DIRECTIVE —
Read the lines below. Copy out any that hold the string "bodies".

········

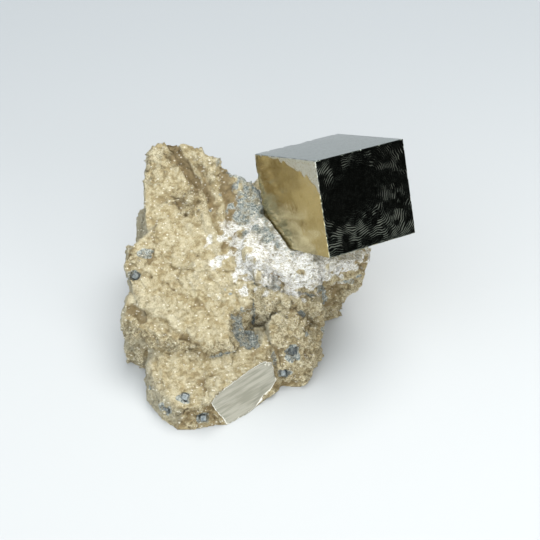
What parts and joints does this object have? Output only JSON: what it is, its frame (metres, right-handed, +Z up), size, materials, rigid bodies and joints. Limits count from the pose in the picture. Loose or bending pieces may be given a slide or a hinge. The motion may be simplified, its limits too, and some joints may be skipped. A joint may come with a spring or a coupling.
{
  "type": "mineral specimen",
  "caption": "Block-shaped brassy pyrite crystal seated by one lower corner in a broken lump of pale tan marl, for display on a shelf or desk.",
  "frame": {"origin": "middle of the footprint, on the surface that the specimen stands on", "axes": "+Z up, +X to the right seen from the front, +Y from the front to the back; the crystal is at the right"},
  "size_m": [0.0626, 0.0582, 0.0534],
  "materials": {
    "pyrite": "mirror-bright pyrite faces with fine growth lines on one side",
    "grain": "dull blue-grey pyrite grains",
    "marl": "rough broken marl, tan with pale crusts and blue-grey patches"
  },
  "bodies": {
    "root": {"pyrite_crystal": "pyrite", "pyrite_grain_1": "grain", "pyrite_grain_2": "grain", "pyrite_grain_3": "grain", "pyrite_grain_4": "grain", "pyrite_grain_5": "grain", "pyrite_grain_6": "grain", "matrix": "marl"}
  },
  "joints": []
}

········

FULL OUTPUT —
What parts and joints does this object have? Output only JSON: what it is, its frame (metres, right-handed, +Z up), size, materials, rigid bodies and joints. Limits count from the pose in the picture. Loose or bending pieces may be given a slide or a hinge. The motion may be simplified, its limits too, and some joints may be skipped. A joint may come with a spring or a coupling.
  "bodies": {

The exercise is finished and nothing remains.